Exploring a Capacitor Math Anomaly: Energy Transfer Between Two Capacitors

[nut case]

I may have a mathematical anomaly concerning the energy transfer between two capacitors.

Here is the experiment:

CAPACITOR SPECS COULOMBS JOULES
CAPACITOR 1 aka C1
C1 11200UF@19V
@ 19V 212.8m 2.02 @17.48V 195.77m 1.71
TOTAL DISCHARGE 17.03m .31

CAPACITOR 2 aka C2
C2 1000UF@100V
TOTAL CHARGE/ C2@ 17.48V 17.48m .16

Capacitor calculator: http://highfields-arc.6te.net/constructors/olcalcs/caclchrg.htm

Note: All non-polarized capacitors (polypropylene dielectric- ESR rating of .1582ohms) used in test are of high quality and were well within their tolerances and should maintain at least 90 to 95% efficiency through out all testing cycles.

Wire leads used to connect components to circuit are the actual leads on the capacitors, installed by the manufacturer.


Test:

C1 (19v starting voltage) discharges directly into C2. Both capacitors equalize to an identical voltage of 17.48v within 1 second.

Note: According to the math, C1 discharged 17.03m coulombs @ .31 joules during this cycle directly into C2, which can only hold .16 joules @17.48v.

What happened to the remaining .15 joules during this energy transfer?

This one has me wondering!

Thanks for any help guys!
Brad

 

[Bob S]

The conserved quantity is Coulombs. Work out the energy balance with resistive wires (include the energy loss in the wires), and then take the limit as the wire resistance goes to zero.

Bob S

 

[TurtleMeister]

This will help you understand what's going on.
http://www.smpstech.com/charge.htm

 

[sophiecentaur]

If you discharge a perfect capacitor through wire of no resistance into another capacitor you will produce a resonant circuit that will 'ring' for ever - energy sloshing from one capacitor into the other and back because of the inherent inductance in the construction. The only thing which will eventually cause the oscillations to decay will be radiation of em into space.

 

[Okefenokee]

Another problem might help illustrate this further. Suppose we have a 1 kilo cannonball traveling at 10 m/s. It has 10 units of momentum and 50 Joules of kinetic energy. Let's say this cannonball embeds into a 10 kilo block of wood that is resting on a frictionless surface. Because it embedded, all the momentum is now carried by combined mass of the two objects. The momentum is 10 and the new mass is 11 kilos. That means the new speed is 10/11 ~ 0.9 m/s. That means that it now has ~4.5 Joules of kinetic energy. 45.5 Joules have disappeared, maybe.

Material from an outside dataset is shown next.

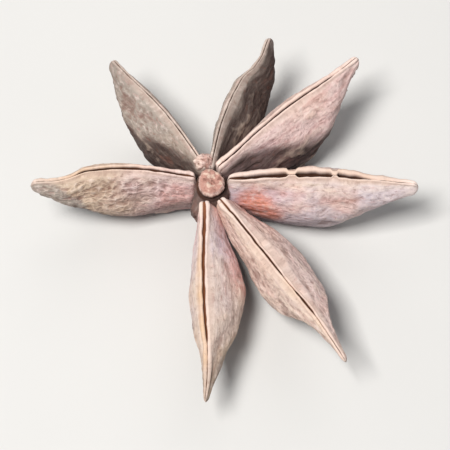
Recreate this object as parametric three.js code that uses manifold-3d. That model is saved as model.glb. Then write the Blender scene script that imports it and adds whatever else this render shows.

That's a substantial energy loss. If you actually did this experiment (or something similar with pendulums) the place that the energy goes will become obvious. It turns into sound waves. Remember that energy can transform. Sometimes, the only things that we can be sure haven't left confines of our problem will be things like momentum, charge, current, etc.

 

[nut case]

Thanks Guys
excellent info.
Do any of you know anything about the "capacitor paradox".
After a little research, found this... Could this be what I'm up against?If I'm breaking off the original question to much, let me know and I will start a new thread if needed.

Thanks Brad

 

[sophiecentaur]

Yes. The paradox is only there if you neglect the real world losses - resistance and radiation.

 

[nut case]

When performing the above experiment with larger Capacitors and assorted loads/resistors and a calorimeter--
I have observed the following results:
For example,
when discharging C2 (17.48v to 0v) through load to ground, consistently produced around 95-98% as much heat when compared to
C1 (19v to 17.48v) discharging through load to ground

I looked at this as C2 (at 17.48v) storing approx. 98% of energy discharged from C1.
Is this correct? Just want to be sure..

Thanks Brad

 

[sophiecentaur]

The energy stored will be half C Vsquared. Do the sums for before and after conditions and see what you'd expect to get.
You haven't quoted capacitor values so you'll have to work yourself, it out using those values. You can be pretty sure that your measurements will agree with theory - minus a bit for losses that your calorimeter hasn't caught. Calorimetry is unreliable unless you have high class kit.

 

[uart]

Here is the experiment:

CAPACITOR SPECS COULOMBS JOULES
CAPACITOR 1 aka C1
C1 11200UF@19V
@ 19V 212.8m 2.02 @17.48V 195.77m 1.71
TOTAL DISCHARGE 17.03m .31

CAPACITOR 2 aka C2
C2 1000UF@100V
TOTAL CHARGE/ C2@ 17.48V 17.48m .16

Capacitor calculator: http://highfields-arc.6te.net/constructors/olcalcs/caclchrg.htm

Note: All non-polarized capacitors (polypropylene dielectric- ESR rating of .1582ohms) used in test are of high quality and were well within their tolerances and should maintain at least 90 to 95% efficiency through out all testing cycles.

Brad are you sure about that, 11200 uF non polarized polypropylene capacitor. That is an enormous capacitance for that type of capacitor. The largest polypropylene caps I’m aware of are motor start capacitors and they usually go up to about 100uF. I would have expected that you’d only find 11200uF in an electrolytic capacitor. Where did you get such a large polypropylene non polarized capacitor and physically how large is it?

 

[Bob S]

Let's look at this problem from the standpoint of conservation of energy, first with a series resistance R between the two capacitors when C1 (11,200 uF @ 19 volts) is discharged into C2 (1000 uF @ 0 volts). The series equivalent capacitance of C1 and C2 is 918 uF, which I will call C3. Initially, the voltage between the two capacitors is 19 volts, and the initial power dissipated in R = 19²/R. The total energy E dissipated in R during the complete discharge of C1 into C2 is

E = ∫_o^∞V(t)²/R dt =19²∫_o^∞e^-2t/τ/R dt = 19²·τ/2·R

where V(t) = 19 e^-t/τ and τ = R·C3

So E = 19²R·C3/2·R = 19²·C3/2 which is independent of R !

So the total dissipated energy is 19² x 918 x 10^-6/2 = 0.165 Joules, independent of R. So even when R -> zero, there is energy dissipated during the charge transferred from C1 to C2. Charge (number of electrons) is conserved.

Bob S